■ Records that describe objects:
—————

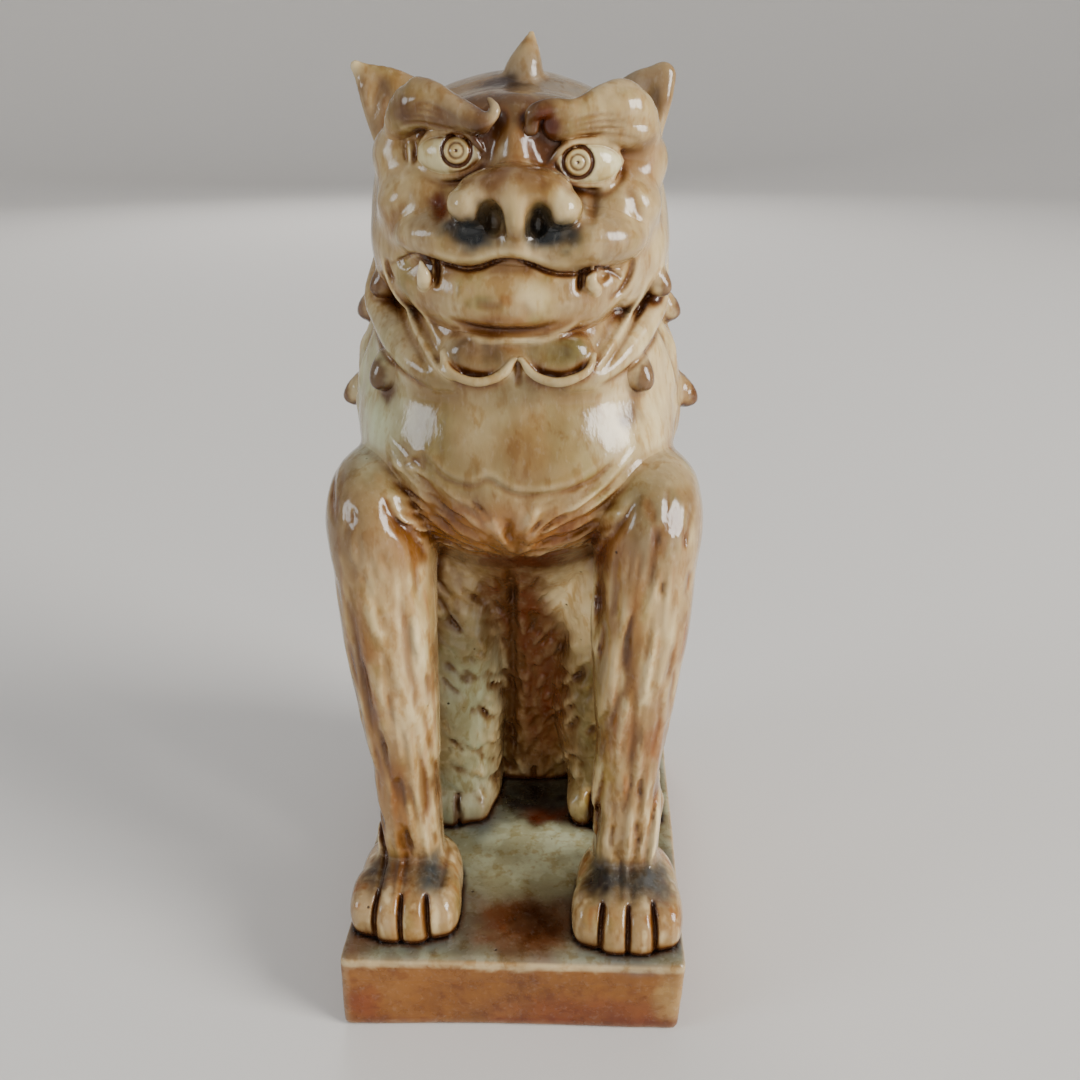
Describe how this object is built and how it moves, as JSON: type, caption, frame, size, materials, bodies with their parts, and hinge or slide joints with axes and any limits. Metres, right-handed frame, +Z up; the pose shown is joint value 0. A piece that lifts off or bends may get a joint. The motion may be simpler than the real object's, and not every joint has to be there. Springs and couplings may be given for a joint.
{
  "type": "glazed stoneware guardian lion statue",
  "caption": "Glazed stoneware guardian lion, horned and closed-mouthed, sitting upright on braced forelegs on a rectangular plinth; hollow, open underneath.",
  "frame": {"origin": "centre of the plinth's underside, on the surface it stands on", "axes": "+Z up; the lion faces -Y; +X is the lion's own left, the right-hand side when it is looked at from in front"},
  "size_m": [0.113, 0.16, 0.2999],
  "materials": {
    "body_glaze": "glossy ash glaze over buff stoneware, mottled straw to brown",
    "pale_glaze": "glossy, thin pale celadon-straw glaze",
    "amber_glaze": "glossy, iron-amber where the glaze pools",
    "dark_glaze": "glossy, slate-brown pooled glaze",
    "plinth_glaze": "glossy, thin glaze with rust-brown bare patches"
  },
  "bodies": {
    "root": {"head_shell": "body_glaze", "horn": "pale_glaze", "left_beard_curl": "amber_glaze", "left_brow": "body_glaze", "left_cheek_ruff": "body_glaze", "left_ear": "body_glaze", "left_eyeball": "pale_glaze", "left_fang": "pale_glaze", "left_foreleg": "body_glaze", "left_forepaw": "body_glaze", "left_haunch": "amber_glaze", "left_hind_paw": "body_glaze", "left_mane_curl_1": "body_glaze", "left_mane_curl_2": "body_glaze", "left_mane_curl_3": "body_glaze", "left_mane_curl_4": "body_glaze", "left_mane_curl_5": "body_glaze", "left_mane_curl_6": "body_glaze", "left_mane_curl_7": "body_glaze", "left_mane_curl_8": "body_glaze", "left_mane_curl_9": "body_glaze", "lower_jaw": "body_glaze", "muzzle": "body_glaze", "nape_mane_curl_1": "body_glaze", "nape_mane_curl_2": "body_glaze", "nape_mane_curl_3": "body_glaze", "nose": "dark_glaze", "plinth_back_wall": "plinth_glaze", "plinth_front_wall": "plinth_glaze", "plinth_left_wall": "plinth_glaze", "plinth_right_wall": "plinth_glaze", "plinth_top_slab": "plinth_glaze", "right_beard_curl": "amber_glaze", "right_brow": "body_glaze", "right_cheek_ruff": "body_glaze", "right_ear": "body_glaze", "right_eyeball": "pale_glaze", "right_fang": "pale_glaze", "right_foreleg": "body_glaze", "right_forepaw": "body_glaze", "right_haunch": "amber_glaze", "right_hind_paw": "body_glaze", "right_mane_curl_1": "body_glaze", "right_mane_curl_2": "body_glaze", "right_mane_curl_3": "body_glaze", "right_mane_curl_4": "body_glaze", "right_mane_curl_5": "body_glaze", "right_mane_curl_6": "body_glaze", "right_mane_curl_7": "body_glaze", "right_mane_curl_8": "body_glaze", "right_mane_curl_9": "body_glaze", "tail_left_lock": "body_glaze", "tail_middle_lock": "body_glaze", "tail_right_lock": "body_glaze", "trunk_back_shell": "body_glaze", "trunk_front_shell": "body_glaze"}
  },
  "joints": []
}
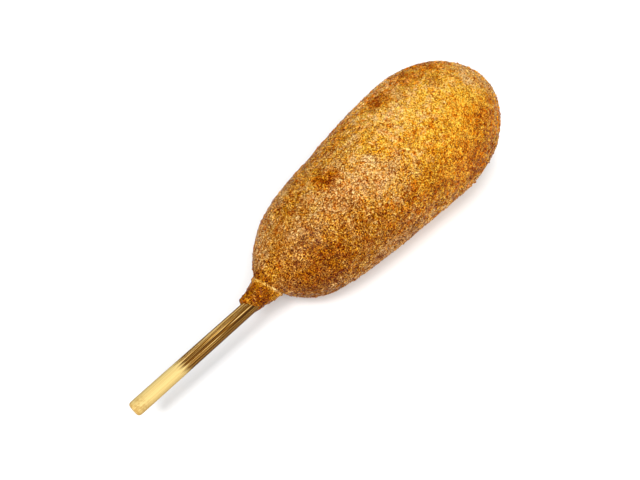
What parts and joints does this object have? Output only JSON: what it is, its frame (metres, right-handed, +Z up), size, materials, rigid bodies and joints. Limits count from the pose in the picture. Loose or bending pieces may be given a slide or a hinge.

—————

■ Your task: Restate all of the entries exactly, please.

■ Solution to this exercise:
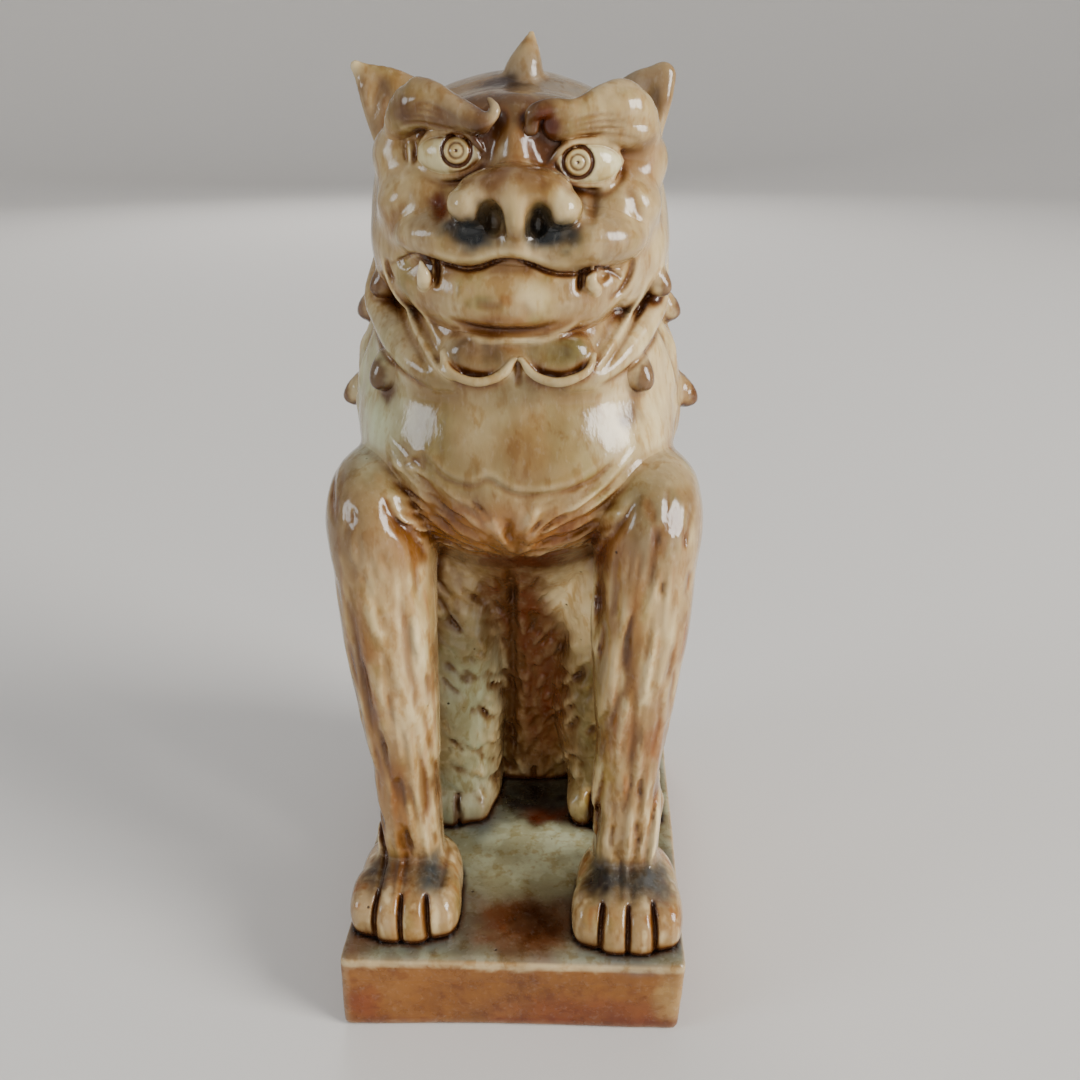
Describe how this object is built and how it moves, as JSON: type, caption, frame, size, materials, bodies with their parts, and hinge or slide joints with axes and any limits. Metres, right-handed frame, +Z up; the pose shown is joint value 0. A piece that lifts off or bends may get a joint. The motion may be simpler than the real object's, and not every joint has to be there. Springs and couplings may be given for a joint.
{
  "type": "glazed stoneware guardian lion statue",
  "caption": "Glazed stoneware guardian lion, horned and closed-mouthed, sitting upright on braced forelegs on a rectangular plinth; hollow, open underneath.",
  "frame": {"origin": "centre of the plinth's underside, on the surface it stands on", "axes": "+Z up; the lion faces -Y; +X is the lion's own left, the right-hand side when it is looked at from in front"},
  "size_m": [0.113, 0.16, 0.2999],
  "materials": {
    "body_glaze": "glossy ash glaze over buff stoneware, mottled straw to brown",
    "pale_glaze": "glossy, thin pale celadon-straw glaze",
    "amber_glaze": "glossy, iron-amber where the glaze pools",
    "dark_glaze": "glossy, slate-brown pooled glaze",
    "plinth_glaze": "glossy, thin glaze with rust-brown bare patches"
  },
  "bodies": {
    "root": {"head_shell": "body_glaze", "horn": "pale_glaze", "left_beard_curl": "amber_glaze", "left_brow": "body_glaze", "left_cheek_ruff": "body_glaze", "left_ear": "body_glaze", "left_eyeball": "pale_glaze", "left_fang": "pale_glaze", "left_foreleg": "body_glaze", "left_forepaw": "body_glaze", "left_haunch": "amber_glaze", "left_hind_paw": "body_glaze", "left_mane_curl_1": "body_glaze", "left_mane_curl_2": "body_glaze", "left_mane_curl_3": "body_glaze", "left_mane_curl_4": "body_glaze", "left_mane_curl_5": "body_glaze", "left_mane_curl_6": "body_glaze", "left_mane_curl_7": "body_glaze", "left_mane_curl_8": "body_glaze", "left_mane_curl_9": "body_glaze", "lower_jaw": "body_glaze", "muzzle": "body_glaze", "nape_mane_curl_1": "body_glaze", "nape_mane_curl_2": "body_glaze", "nape_mane_curl_3": "body_glaze", "nose": "dark_glaze", "plinth_back_wall": "plinth_glaze", "plinth_front_wall": "plinth_glaze", "plinth_left_wall": "plinth_glaze", "plinth_right_wall": "plinth_glaze", "plinth_top_slab": "plinth_glaze", "right_beard_curl": "amber_glaze", "right_brow": "body_glaze", "right_cheek_ruff": "body_glaze", "right_ear": "body_glaze", "right_eyeball": "pale_glaze", "right_fang": "pale_glaze", "right_foreleg": "body_glaze", "right_forepaw": "body_glaze", "right_haunch": "amber_glaze", "right_hind_paw": "body_glaze", "right_mane_curl_1": "body_glaze", "right_mane_curl_2": "body_glaze", "right_mane_curl_3": "body_glaze", "right_mane_curl_4": "body_glaze", "right_mane_curl_5": "body_glaze", "right_mane_curl_6": "body_glaze", "right_mane_curl_7": "body_glaze", "right_mane_curl_8": "body_glaze", "right_mane_curl_9": "body_glaze", "tail_left_lock": "body_glaze", "tail_middle_lock": "body_glaze", "tail_right_lock": "body_glaze", "trunk_back_shell": "body_glaze", "trunk_front_shell": "body_glaze"}
  },
  "joints": []
}
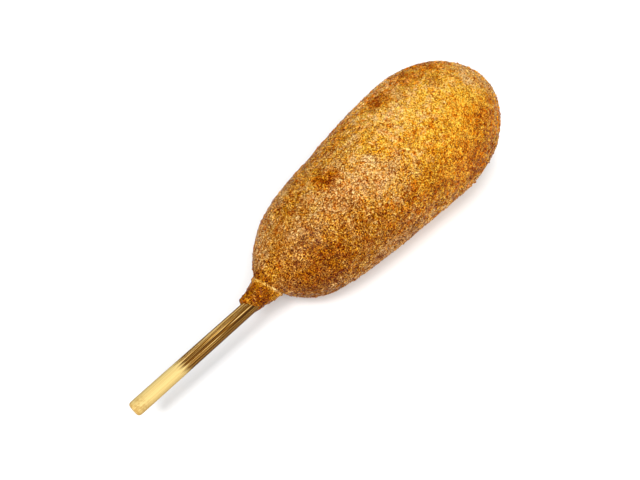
What parts and joints does this object have? Output only JSON: what it is, its frame (metres, right-handed, +Z up), size, materials, rigid bodies and joints. Limits count from the pose in the picture. Loose or bending pieces may be given a slide or a hinge.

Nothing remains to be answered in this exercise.